China’s economy grew on the back of its impressive manufacturing capabilities. Just over a decade ago, as China sought ways to expand its economy, it turned to manufacturing and exporting, and the investment paid off. For years, Chinese economic growth has been among the best in the world, and China now has one of the most influential economies on the Planet thanks to its highly efficient production facilities, abundant human capital, and low price points for its finished goods.

Yet, did all of that success come too quickly? As global demand dropped after the Global Recession in 2008, Chinese production continued on at largely unchanged levels of output. China, who has been accused of doctoring its own numbers to present a rosier impression of its economy than warranted, may have fueled this ongoing growth in output of export goods despite the fact that the world market had stopped buying them. Inaccurate numbers may have led policy makers and business owners to the conclusion that exports had not begun to sag, thus few took the necessary steps to remedy the situation and prevent over-supply and price deflation.

Now, China’s great successes may cause problems for not only the Chinese economy, but also the world’s.
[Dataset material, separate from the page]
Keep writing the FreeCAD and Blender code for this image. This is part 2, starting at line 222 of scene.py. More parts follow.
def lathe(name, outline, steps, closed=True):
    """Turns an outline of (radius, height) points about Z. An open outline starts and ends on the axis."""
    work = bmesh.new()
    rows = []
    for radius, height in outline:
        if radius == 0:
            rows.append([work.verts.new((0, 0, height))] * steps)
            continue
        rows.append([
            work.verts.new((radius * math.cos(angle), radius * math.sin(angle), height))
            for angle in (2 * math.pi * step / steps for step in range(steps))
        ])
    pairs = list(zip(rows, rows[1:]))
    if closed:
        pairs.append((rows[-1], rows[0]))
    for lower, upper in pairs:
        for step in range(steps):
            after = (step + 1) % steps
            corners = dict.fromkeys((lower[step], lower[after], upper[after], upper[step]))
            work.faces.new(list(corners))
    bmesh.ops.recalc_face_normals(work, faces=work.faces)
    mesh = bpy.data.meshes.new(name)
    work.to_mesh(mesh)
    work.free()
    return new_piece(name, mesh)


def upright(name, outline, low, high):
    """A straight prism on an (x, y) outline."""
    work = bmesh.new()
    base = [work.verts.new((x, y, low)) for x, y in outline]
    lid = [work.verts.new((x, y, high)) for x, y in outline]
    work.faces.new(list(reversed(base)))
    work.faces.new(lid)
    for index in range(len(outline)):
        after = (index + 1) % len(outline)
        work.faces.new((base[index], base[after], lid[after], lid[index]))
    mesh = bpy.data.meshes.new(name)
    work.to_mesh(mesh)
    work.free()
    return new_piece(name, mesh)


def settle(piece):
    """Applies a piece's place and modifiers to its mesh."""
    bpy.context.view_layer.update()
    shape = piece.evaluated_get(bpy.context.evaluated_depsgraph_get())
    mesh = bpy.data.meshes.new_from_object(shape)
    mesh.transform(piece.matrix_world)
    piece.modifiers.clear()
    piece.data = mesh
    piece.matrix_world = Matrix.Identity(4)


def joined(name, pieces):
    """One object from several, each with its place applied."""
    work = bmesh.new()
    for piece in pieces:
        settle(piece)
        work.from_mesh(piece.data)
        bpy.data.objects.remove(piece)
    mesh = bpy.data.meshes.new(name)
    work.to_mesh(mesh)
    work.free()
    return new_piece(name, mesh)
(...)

According to a report by the Wall Street Journal, Chinese manufacturers have flooded the export markets with finished goods despite flagging demand. This has driven down prices around the world, hampering recovery and creating deflation in China and abroad.

For example, the Wall Street Journal tracked the price of tires. Due to a glut of Chinese tires on the export market, tire prices in the United States have fallen by 6.5 percent in less than three years. Moreover, all goods imported to the US directly from China have fallen by 2.2 percent in the last 38 months, according to the US Labor Department.

While this may seem good news for consumers, declining prices present a real problem for businesses around the world. Declining prices cut profitability, making raises for employees impossible and deterring investors. While most sectors of the US economy have improved since beginning to recover from the recession, goods (which are susceptible to outside influence) have failed to grow as predicted, and even experienced periods of deflation.

In China, this excess production has created weak price growth. This, in turn, prompted the People’s Bank of China to ease credit restrictions in order to facilitate consumer borrowing in hopes of spurring greater domestic consumption. Some analysts fear, however, that this could cause further problems as Chinese businesses attempt to use freely available funds to increase production further, attempting to return to profitability by selling larger volumes at lower prices.